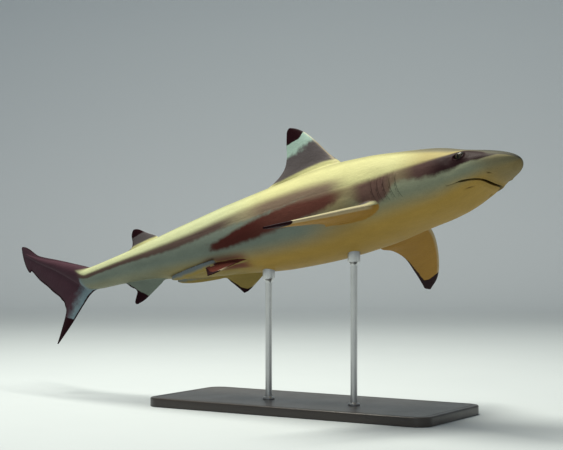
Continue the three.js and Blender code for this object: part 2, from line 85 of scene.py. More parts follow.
# Half sizes of the eyeball, how far it stands out of the cheek, and half sizes of its opening.
EYE = Sizes(station=7.05, level=1.2, length=0.85, height=0.68, depth=0.62, bulge=0.14)
LIDS = Sizes(length=0.62, height=0.48)
NOSTRIL = Sizes(station=3.5, side=2.6, length=1.1, width=0.25, depth=0.9, slant=35)
GILLS = Sizes(
    count=5, first=16.2, last=20.2, low=-2.6, high=1.2, lean=0.16, bow=0.22, width=0.1, depth=0.6,
    forward=0.45,
)
TAIL_PITS = Sizes(upper=77.6, lower=77.3, upper_depth=0.28, lower_depth=0.18)
LATERAL_LINE = Sizes(start=22, end=77, angle=17, drop=0.1, depth=0.02, width=1.1)
# lead and trail are a fin's front and hind edges: a runs back from its origin, b out from the body.
DORSAL = Sizes(
    origin=29.6, base=10.5, root=1.7, tip=0.3,
    lead=[(-0.4, -1.2), (1.15, 1.1), (2.8, 3.25), (4.75, 5.75), (6.4, 7.45), (7.7, 8.35), (8.5, 8.68)],
    trail=[
        (10.5, -1.2), (12, 0), (13.8, 0.12), (12.6, 0.68), (11.2, 1.5), (10.15, 2.6), (9.65, 4.2),
        (9.55, 6), (9.42, 7.3), (9.25, 8.35), (8.95, 8.7),
    ],
)
DORSAL_REAR = Sizes(
    origin=64, base=4.8, root=0.75, tip=0.2,
    lead=[
        (-1.2, -0.45), (-0.08, 0.72), (1.3, 1.63), (2.3, 2.36), (3.1, 2.95), (3.75, 3.25), (4.1, 3.32),
    ],
    trail=[
        (4.8, -0.45), (5.6, -0.05), (6.6, 0.05), (5.3, 0.22), (4.72, 0.6), (4.55, 1.2), (4.6, 1.8),
        (4.68, 2.4), (4.56, 2.98), (4.35, 3.26),
    ],
)
ANAL = Sizes(
    origin=63.4, base=5.0, root=0.75, tip=0.2,
    lead=[
        (-1.4, -0.5), (-0.54, 0.38), (0.3, 1.08), (1.66, 2.08), (2.53, 2.7), (3.4, 3.24), (4.7, 3.75),
    ],
    trail=[
        (5, -0.5), (5.9, -0.1), (7, 0.02), (6.4, 0.52), (5.7, 0.95), (4.95, 1.3), (4.65, 1.75),
        (4.85, 2.4), (5.08, 3), (5.18, 3.45), (5.02, 3.72),
    ],
)
PECTORAL = Sizes(
    origin=19.7, span=16, side=5.2, level=-2.32, root=1.9, tip=0.3,
    lead=[(-0.3, -2.2), (1.8, 4.2), (6.3, 11.3), (9.3, 14.7), (11.4, 16.05)],
    trail=[
        (6.2, -2.2), (7.4, 0.2), (8.7, 1.1), (9.3, 2.05), (8.6, 3.5), (8.6, 6.15), (10.1, 10.7),
        (11.5, 14.3), (11.9, 15.35), (11.72, 16),
    ],
)
PECTORAL_LEFT = Sizes(drop=10, tilt=10.8, twist=-6.7, lean=3.7)
PECTORAL_RIGHT = Sizes(drop=14.8, tilt=7.8, twist=6, lean=3.5)
PELVIC = Sizes(
    origin=45.8, side=3.0, root=0.9, tip=0.2, drop_left=44, drop_right=39,
    lead=[(-1, -1.4), (-0.55, 0.1), (1.6, 1.8), (4.8, 4.2), (5.55, 4.5)],
    trail=[(5, -1.4), (7.7, -0.4), (8.35, 0.85), (7.5, 1.4), (6.7, 2.6), (5.95, 3.95), (5.75, 4.4)],
)
CLASPER = Sizes(
    start=51.5, length=9.3, radius=0.72, root_side=3.1, tip_side=0.82, root_lift=1.15, tip_lift=-0.3,
)
CAUDAL = Sizes(origin=77.8, root=1.4, lower_root=1.12, tip=0.2)
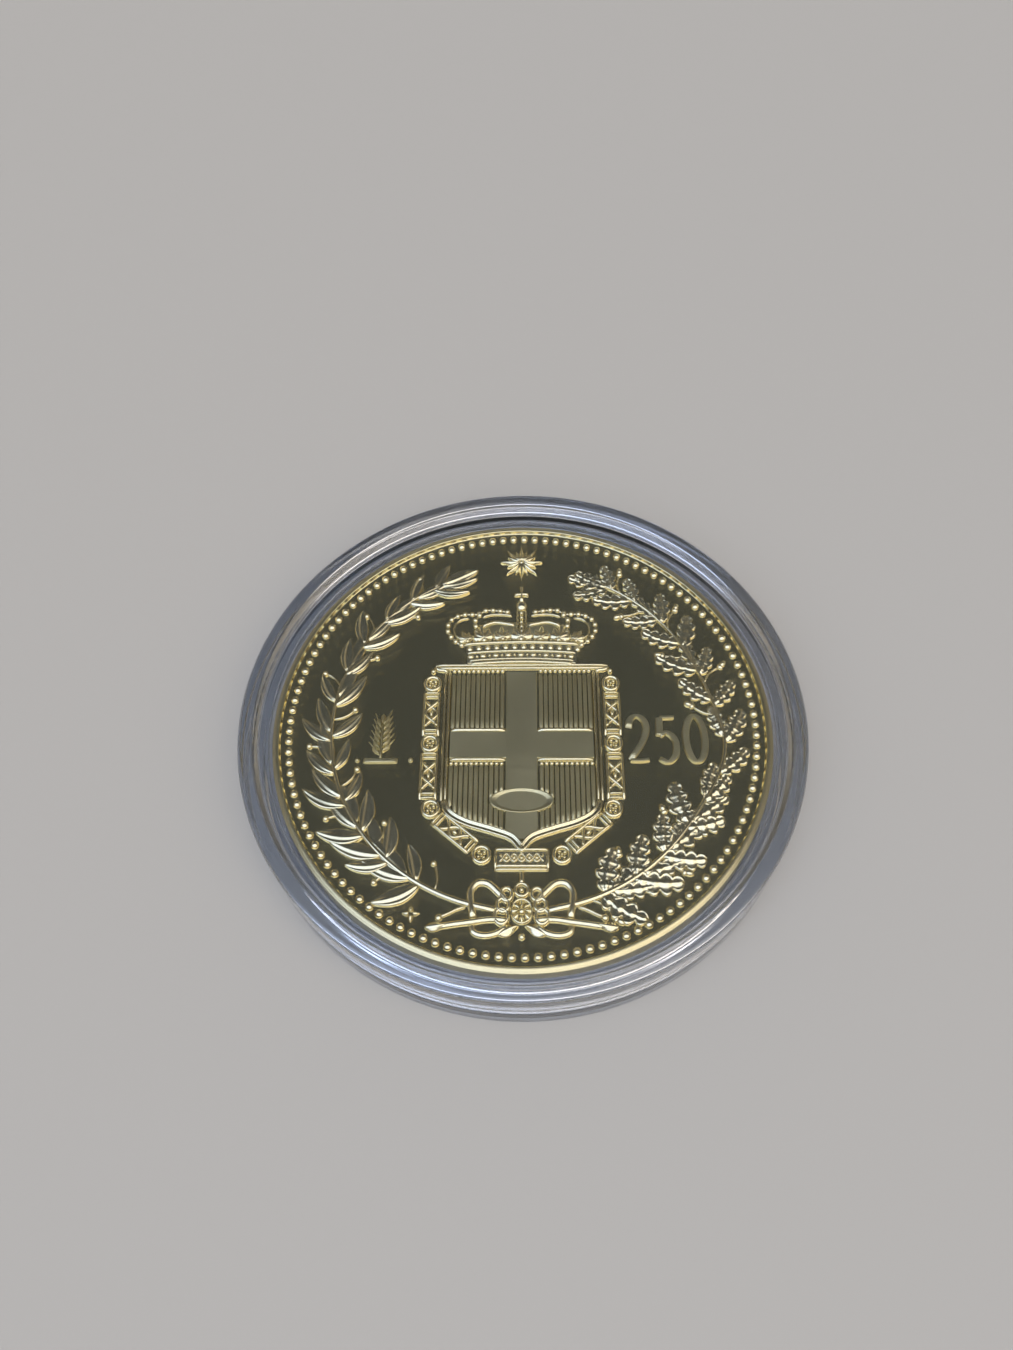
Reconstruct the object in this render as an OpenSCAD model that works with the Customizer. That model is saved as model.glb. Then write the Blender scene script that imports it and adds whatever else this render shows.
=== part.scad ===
// Round snap-together capsule of clear plastic that holds one large coin.
// Millimetres. The origin is the centre of the foot ring's underside, +Z is up through
// the lid's window and +Y is the top of the coin's design.

/* [Coin] */
// Diameter of the coin
coin_d = 35; // [33:0.1:35.2]
// Thickness of the coin over its rims
coin_t = 2.1; // [1.8:0.05:2.6]
// Width of the coin's plain rim
rim_w = 0.55; // [0.4:0.05:0.8]
// Depth of both fields below the rims
field_depth = 0.3; // [0.22:0.01:0.35]
// Height of the raised designs above the fields
relief_h = 0.15; // [0.05:0.01:0.2]
// Width of the shield on the coin's upper face
shield_w = 11.8; // [8:0.1:12]
// Height of the shield without its point
shield_h = 11.6; // [8:0.1:12]

/* [Capsule] */
// Diameter of the closed capsule
capsule_d = 39.2; // [39.2:0.1:44]
// Clearance all round the coin's edge
side_gap = 0.25; // [0.15:0.05:0.4]
// Clearance over the coin when the capsule is closed
top_gap = 0.08; // [0.06:0.01:0.3]
// Thickness of the base's window
base_window_t = 1; // [0.8:0.05:1.5]
// Thickness of the lid's window
lid_window_t = 1.1; // [0.8:0.05:1.5]
// Height of the foot ring below the base's window
foot_h = 0.3; // [0.2:0.05:0.8]
// Height of the stacking lip above the lid's window
lip_h = 0.7; // [0.4:0.05:1]
// Width of the flat tops of the stacking lip and the foot ring
lip_w = 1; // [0.8:0.05:1.2]
// Width of the slope from the lip's top down to the window
lip_slope = 0.3; // [0.1:0.05:0.5]
// Radius of the rounded outer edges
edge_r = 0.28; // [0.1:0.02:0.35]

/* [Closure] */
// Thickness of the base's upright ring, which plugs into the lid
ring_t = 0.8; // [0.6:0.05:0.85]
// Radial clearance between the ring and the lid's skirt
fit_gap = 0.04; // [0.02:0.01:0.1]
// Height of the parting line above the foot
parting_z = 2.4; // [1.8:0.1:2.8]
// Open width of the parting line
parting_gap = 0.05; // [0.02:0.01:0.1]
// Chamfer on the mouths of both halves
mouth_c = 0.12; // [0.05:0.01:0.2]

/* [Hidden] */
$fn = 96;
arc_steps = 5;
rest_gap = 0.02;                                  // air between the coin and each face it meets
coin_r = coin_d / 2;
capsule_r = capsule_d / 2;
seat_z = foot_h + base_window_t;
coin_z = seat_z + rest_gap;
coin_top = coin_z + coin_t;
lid_under_z = coin_top + top_gap;
window_top_z = lid_under_z + lid_window_t;
lip_top_z = window_top_z + lip_h;
ring_in = coin_r + side_gap;
ring_out = ring_in + ring_t;
ring_top_z = lid_under_z - parting_gap;
skirt_in = ring_out + fit_gap;
lip_in = capsule_r - lip_w;
field_r = coin_r - rim_w;
edge_c = 0.15;                                    // chamfer on the coin's edges
bead_w = 0.5;                                     // width of the border's raised line
bead_in = 0.56;                                   // from the rim in to the middle of that line
border_r = field_r - bead_in;
shield_y = 4.95;                                  // top edge of the shield
shield_shoulder = 0.86;                           // share of the height where the sides turn in
shield_flank = 2 / 3;                             // share of the half width over which they do
shield_point = 1.8;                               // drop of the point below the shoulders
point_power = 4;                                  // how sharply the point drops at the middle
foot_steps = 8;
cross_bar = 2.3;                                  // width of both bars of the cross
cross_foot = 0.62;                                // share of the height down to the level bar's foot
outline_w = 0.45;                                 // width of the raised lines on the shield
crown_w = shield_w * 0.62;                        // the band is narrower than the shield
crown_gap = 0.25;
band_h = 1.5;
post_w = 0.8;
post_foot = 1;                                    // the posts start inside the band
post_h = 3.4;
post_fall = 0.3;                                  // each post outwards is lower by this
orb_d = 1.3;
orb_y = 4.9;
wreath_in = 12.3;
wreath_w = 1.6;
wreath_start = 108;                               // upper end of the left half, from +X
wreath_sweep = 158;
star_points = 16;
star_out = 9;
star_in = 4;

// Points of an arc about [x, y], from angle a to angle b
function arc(x, y, r, a, b) =
    [for (i = [0 : arc_steps]) let (t = a + (b - a) * i / arc_steps) [x + r * cos(t), y + r * sin(t)]];

// Outline of a shield with straight sides and a double-curved foot that ends in a point.
// Each half of the foot is a quarter wave, from the side's end to the point.
function shield_outline(w, h, drop) =
    let (half = w / 2, side = h * shield_shoulder,
         foot = [for (i = [0 : foot_steps]) let (t = i / foot_steps)
             [half * (1 - t), -side - (h - side) * sin(90 * min(1, t / shield_flank))
                              - drop * pow(t, point_power)]])
    concat(
        [[half, 0]],
        foot,
        [for (i = [foot_steps - 1 : -1 : 0]) [-foot[i][0], foot[i][1]]],
        [[-half, 0]]
    );

// Outline of a star that alternates between two radii
function star_outline(r_out, r_in, count) =
    [for (i = [0 : 2 * count - 1]) let (r = i % 2 == 0 ? r_out : r_in, a = 90 + 180 * i / count)
        [r * cos(a), r * sin(a)]];

// The lower half: window, foot ring, outer wall up to the parting line and the upright ring
module base() {
    color([0.86, 0.9, 0.93, 0.35])
    rotate_extrude()
    polygon(concat(
        [[0, foot_h], [lip_in - lip_slope, foot_h], [lip_in, 0]],
        arc(capsule_r - edge_r, edge_r, edge_r, -90, 0),
        [[capsule_r, parting_z - mouth_c], [capsule_r - mouth_c, parting_z], [ring_out, parting_z],
         [ring_out, ring_top_z - mouth_c], [ring_out - mouth_c, ring_top_z],
         [ring_in + mouth_c, ring_top_z], [ring_in, ring_top_z - mouth_c],
         [ring_in, seat_z], [0, seat_z]]
    ));
}

// The upper half: window, stacking lip and the skirt that slips over the base's ring
module lid() {
    skirt_z = parting_z + parting_gap;
    color([0.86, 0.9, 0.93, 0.35])
    rotate_extrude()
    polygon(concat(
        [[0, lid_under_z], [skirt_in, lid_under_z], [skirt_in, skirt_z + mouth_c],
         [skirt_in + mouth_c, skirt_z], [capsule_r - mouth_c, skirt_z], [capsule_r, skirt_z + mouth_c]],
        arc(capsule_r - edge_r, lip_top_z - edge_r, edge_r, 0, 90),
        [[lip_in, lip_top_z], [lip_in - lip_slope, window_top_z], [0, window_top_z]]
    ));
}

// The coin's plain disc, with a rim and a border line standing above each field
module blank() {
    low = field_depth;
    high = coin_t - field_depth;
    rotate_extrude()
    polygon([
        [0, low], [border_r - bead_w / 2, low], [border_r - bead_w / 4, low - relief_h],
        [border_r + bead_w / 4, low - relief_h], [border_r + bead_w / 2, low], [field_r, low],
        [field_r, 0], [coin_r - edge_c, 0], [coin_r, edge_c],
        [coin_r, coin_t - edge_c], [coin_r - edge_c, coin_t], [field_r, coin_t],
        [field_r, high], [border_r + bead_w / 2, high], [border_r + bead_w / 4, high + relief_h],
        [border_r - bead_w / 4, high + relief_h], [border_r - bead_w / 2, high], [0, high]
    ]);
}

// Raised outline of the shield with a plain cross between four quarters
module shield() {
    translate([0, shield_y, 0])
    linear_extrude(relief_h) {
        difference() {
            polygon(shield_outline(shield_w, shield_h, shield_point));
            translate([0, -outline_w])
            polygon(shield_outline(shield_w - 2 * outline_w, shield_h - 2 * outline_w, shield_point));
        }
        translate([-cross_bar / 2, -shield_h])
        square([cross_bar, shield_h - outline_w / 2]);
        translate([-shield_w / 2 + outline_w / 2, -shield_h * cross_foot])
        square([shield_w - outline_w, cross_bar]);
    }
}

// Crown over the shield: a band, five posts and a small orb
module crown() {
    translate([0, shield_y + crown_gap, 0])
    linear_extrude(relief_h) {
        translate([-crown_w / 2, 0]) square([crown_w, band_h]);
        for (i = [-2 : 2])
            translate([i * crown_w / 5 - post_w / 2, post_foot])
            square([post_w, post_h - abs(i) * post_fall]);
        translate([0, orb_y]) circle(d = orb_d);
    }
}

// Two half wreaths that climb from the foot of the design on both sides of the shield
module wreath() {
    for (side = [0, 1]) mirror([side, 0, 0])
    rotate([0, 0, wreath_start])
    rotate_extrude(angle = wreath_sweep)
    translate([wreath_in, 0]) square([wreath_w, relief_h]);
}

// The coin: reverse with the crowned shield upwards, a radiant star on the face below
module coin() {
    color([0.8, 0.68, 0.42])
    translate([0, 0, coin_z]) {
        blank();
        translate([0, 0, coin_t - field_depth]) {
            shield();
            crown();
            wreath();
        }
        translate([0, 0, field_depth - relief_h])
        linear_extrude(relief_h)
        polygon(star_outline(star_out, star_in, star_points));
    }
}

base();
lid();
coin();
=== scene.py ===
import math

import bmesh
import bpy
import numpy as np
from mathutils import Matrix, Vector


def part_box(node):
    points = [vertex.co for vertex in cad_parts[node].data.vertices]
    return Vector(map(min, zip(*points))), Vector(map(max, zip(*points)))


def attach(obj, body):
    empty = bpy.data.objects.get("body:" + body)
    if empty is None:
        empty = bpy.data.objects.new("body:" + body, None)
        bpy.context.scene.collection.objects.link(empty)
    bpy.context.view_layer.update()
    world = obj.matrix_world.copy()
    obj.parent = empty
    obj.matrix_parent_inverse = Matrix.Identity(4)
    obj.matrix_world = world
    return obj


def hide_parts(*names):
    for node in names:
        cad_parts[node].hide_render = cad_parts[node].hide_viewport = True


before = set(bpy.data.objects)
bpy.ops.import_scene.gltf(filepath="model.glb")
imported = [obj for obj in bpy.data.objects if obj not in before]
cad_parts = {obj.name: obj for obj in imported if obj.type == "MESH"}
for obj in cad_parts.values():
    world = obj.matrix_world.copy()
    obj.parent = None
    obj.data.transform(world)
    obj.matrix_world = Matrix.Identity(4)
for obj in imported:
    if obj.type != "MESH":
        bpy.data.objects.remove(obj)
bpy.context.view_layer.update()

mm = 0.001  # sizes below are in millimetres, Blender's are in metres
print("frame loaded:", sorted(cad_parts))


# Lower and upper corner of a CAD node's box, in millimetres.
def nodeBox(node):
    return [np.array(corner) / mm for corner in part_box(node)]


baseHigh = nodeBox("base")[1]
lidLow, lidHigh = nodeBox("lid")
coinLow, coinHigh = nodeBox("coin")

capsule = {
    "radius": lidHigh[0],
    "windowBase": 1.0,      # wall thicknesses
    "windowLid": 1.1,
    "foot": 0.3,            # how far the foot ring and the lip stand out
    "lip": 0.7,
    "lipWidth": 1.0,
    "lipSlope": 0.3,
    "ringIn": 17.75,
    "ringOut": 18.55,
    "fitGap": 0.04,
    "parting": 2.4,
    "edgeRadius": 0.28,
    "segments": 320,
}

coin = {
    "radius": coinHigh[0],
    "fieldDepth": 0.3,
    "strike": 1.35,         # how boldly all raised work stands up
    "rimWidth": 0.5,
    "beads": 125,
    "beadRadius": 0.3,
    "beadHeight": 0.19,
    "beadRing": 16.39,      # radius of the ring that the beads stand on
    "reeds": 140,
    "reedDepth": 0.03,
}
fieldZ = coinHigh[2] - coin["fieldDepth"]
midZ = (coinHigh[2] + coinLow[2]) / 2
sink = 0.03  # raised work reaches this far into the field, so no gap shows under it


# Indices of the quads between neighbouring points of a grid, with its last row or column
# joined to its first where it wraps.
def gridQuads(rows, cols, wrapRows, wrapCols):
    i = np.arange(rows if wrapRows else rows - 1)[:, None]
    j = np.arange(cols if wrapCols else cols - 1)[None, :]
    iNext, jNext = (i + 1) % rows, (j + 1) % cols
    corners = [i * cols + j, i * cols + jNext, iNext * cols + jNext, iNext * cols + j]
    return np.stack(corners, -1).reshape(-1, 4)


def addObject(name, data):
    made = bpy.data.objects.new(name, data)
    bpy.context.scene.collection.objects.link(made)
    return made


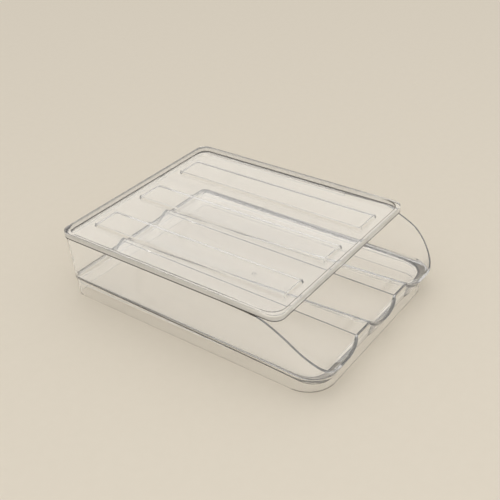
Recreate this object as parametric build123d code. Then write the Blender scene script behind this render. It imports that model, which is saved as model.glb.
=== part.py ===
from build123d import *
import math
import os

# A clear egg holder: a tray with three lanes and an open front, a base and a lift-off lid.
# All sizes are in millimetres. X runs across the lanes, the open end faces -Y and Z is up.
# The origin is on the floor, under the middle of the holder.
# A run is a distance from the back edge of the lid towards the open end.

# Overall sizes
HEIGHT = 72.0
REACH = 279.6
LID_LENGTH = 239.0
LID_WIDTH = 208.0

# Lid
LID_BAND = 6.0
LID_CORNER = 10.0
LID_RIM = 3.0
LID_RIM_DRAFT = 1.0
LID_RECESS = 4.4
LID_OVERHANG = 1.6
LID_WELL_CORNER = 13.0
LID_EDGE_ROUND = 0.7
LIP_DEPTH = 3.0
LIP_WALL = 1.4
LIP_CLEARANCE = 0.5
LIP_STOP = 101.6
RIB_WIDTH = 29.0
RIB_LENGTH = 209.5
RIB_MARGIN = 12.5
RIB_SETBACK = 15.6
RIB_RISE = 3.0
RIB_DRAFT = 1.2
RIB_CORNER = 3.0
RIB_EDGE_ROUND = 0.6

# Tray walls
WALL = 2.0
DRAFT_ANGLE = 3.2
BACK_OVERHANG = 0.4
BACK_CORNER = 8.4

# Front wall of the tray, leaning outwards, with a bulge at each lane
# The insets are measured at the seam, back from the open end.
FRONT_INSET_LANE = 4.8
FRONT_INSET_RIDGE = 7.1
FRONT_LEAN_LANE = 0.52
FRONT_LEAN_RIDGE = 0.157
FRONT_CORNER = 19.0
FRONT_CORNER_GROWTH = 0.68
FRONT_LANE_HEIGHT = 23.6
FLARE_LENGTH = 114.6
FLARE_LOW = 0.3
FLARE_GROWTH = 0.085

# Upper edge of the side walls near the open end: distance from it and height
SIDE_CURVE = [
    (64.6, 65.0), (54.6, 63.0), (45.6, 59.7), (36.6, 55.4), (29.0, 51.0), (23.1, 46.3),
    (16.6, 40.3), (11.3, 34.6), (6.1, 28.4), (1.1, 22.0),
]
SIDE_CURVE_LENGTH = 83.6

# Lanes
LANE_MARGIN = 5.9
LANE_FLOOR = 15.6
FLOOR_SKIN = 2.0
RIDGE_WIDTH_FRONT = 21.8
RIDGE_WIDTH_BACK = 4.0
RIDGE_HEIGHT_FRONT = 31.4
RIDGE_HEIGHT_BACK = 25.4
OUTER_FLAT_FRONT = 20.2
OUTER_FLAT_BACK = 3.2
SIDE_RISE_FRONT = 4.9
SIDE_RISE_BACK = 6.2
LANE_END_START = 23.6
LANE_END_LENGTH = 20.0
LANE_END_RISE = 6.8
LANE_END_STEP = 5.0
LANE_END_SECTIONS = 6
FRONT_POCKET = 16.0
BACK_LEDGE_SKIN = 2.0
BACK_LEDGE_DRAFT = 0.3

# Base under the tray, with a rim that slopes towards the open end
SEAM_BACK = 19.9
SEAM_FRONT = 14.4
BASE_WALL = 2.0
BASE_STEP = 0.6
BASE_CORNER = 26.0
BASE_CLEARANCE = 0.3

y_back = REACH / 2
lane_pitch = (LID_WIDTH - 2 * LANE_MARGIN) / 3
rib_pitch = (LID_WIDTH - 2 * RIB_MARGIN) / 3
z_seat = HEIGHT - LID_BAND
z_panel = HEIGHT - LID_RECESS
z_bulge = RIDGE_HEIGHT_FRONT + 3
z_belly = LANE_FLOOR - FLOOR_SKIN
seam_slope = (SEAM_BACK - SEAM_FRONT) / (REACH - FRONT_INSET_RIDGE)
curl_start = REACH - LANE_END_START


def at(run):
    """Y of a point at this run."""
    return y_back - run


def taper(z):
    """How far a drafted wall stands in from its place at the seat of the lid."""
    return (z_seat - z) * math.tan(math.radians(DRAFT_ANGLE))


def flat_arc(start, end):
    """Arc from start to end that runs along X where it ends."""
    run = end[0] - start[0]
    rise = end[1] - start[1]
    radius = (run ** 2 + rise ** 2) / (2 * abs(rise))
    half_turn = math.asin(abs(run) / radius) / 2
    x = end[0] - math.copysign(radius * math.sin(half_turn), run)
    y = end[1] - math.copysign(radius * (1 - math.cos(half_turn)), rise)
    return ThreePointArc(start, (x, y), end)


def sides(half, front, back, front_corner, back_corner):
    """Right side of a plan, from the front corner round to the back."""
    return [
        CenterArc((half - front_corner, front + front_corner), front_corner, -90, 90),
        Line((half, front + front_corner), (half, back - back_corner)),
        CenterArc((half - back_corner, back - back_corner), back_corner, 0, 90),
    ]


def flared_sides(half, front, back, front_corner, back_corner, flare):
    """Right side of a plan whose front end spreads outwards by a flare."""
    x = half + flare - front_corner
    y = front + front_corner
    start = at(REACH - FLARE_LENGTH)
    reach = start - y
    radius = (reach ** 2 + flare ** 2) / (2 * flare)
    turn = math.degrees(math.asin(reach / radius))
    return [
        CenterArc((x, y), front_corner, -90, 90 + turn),
        CenterArc((x + radius - flare, start), radius - front_corner, 180 + turn, -turn),
        Line((half, start), (half, back - back_corner)),
        CenterArc((half - back_corner, back - back_corner), back_corner, 0, 90),
    ]


def closed_plan(z, right, middle, half_back, back):
    """Face at a height from the right half of its outline and what crosses the middle."""
    left = [edge.mirror(Plane.YZ) for edge in right]
    rear = Line((half_back, back), (-half_back, back))
    return Pos(0, 0, z) * make_face([*middle, *right, rear, *left])


def round_plan(z, half, front, back, front_corner, back_corner):
    """Rounded rectangle at a height, with its own radius at each end."""
    right = sides(half, front, back, front_corner, back_corner)
    middle = [Line((front_corner - half, front), (half - front_corner, front))]
    return closed_plan(z, right, middle, half - back_corner, back)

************

• [Task brief]:
Of the lines above, extract only those from the line with "the face below" to the line with "before = set(bpy.data.objects)", both included, exactly as written.

• [Task response]:
// The coin: reverse with the crowned shield upwards, a radiant star on the face below
module coin() {
    color([0.8, 0.68, 0.42])
    translate([0, 0, coin_z]) {
        blank();
        translate([0, 0, coin_t - field_depth]) {
            shield();
            crown();
            wreath();
        }
        translate([0, 0, field_depth - relief_h])
        linear_extrude(relief_h)
        polygon(star_outline(star_out, star_in, star_points));
    }
}

base();
lid();
coin();
=== scene.py ===
import math

import bmesh
import bpy
import numpy as np
from mathutils import Matrix, Vector


def part_box(node):
    points = [vertex.co for vertex in cad_parts[node].data.vertices]
    return Vector(map(min, zip(*points))), Vector(map(max, zip(*points)))


def attach(obj, body):
    empty = bpy.data.objects.get("body:" + body)
    if empty is None:
        empty = bpy.data.objects.new("body:" + body, None)
        bpy.context.scene.collection.objects.link(empty)
    bpy.context.view_layer.update()
    world = obj.matrix_world.copy()
    obj.parent = empty
    obj.matrix_parent_inverse = Matrix.Identity(4)
    obj.matrix_world = world
    return obj


def hide_parts(*names):
    for node in names:
        cad_parts[node].hide_render = cad_parts[node].hide_viewport = True


before = set(bpy.data.objects)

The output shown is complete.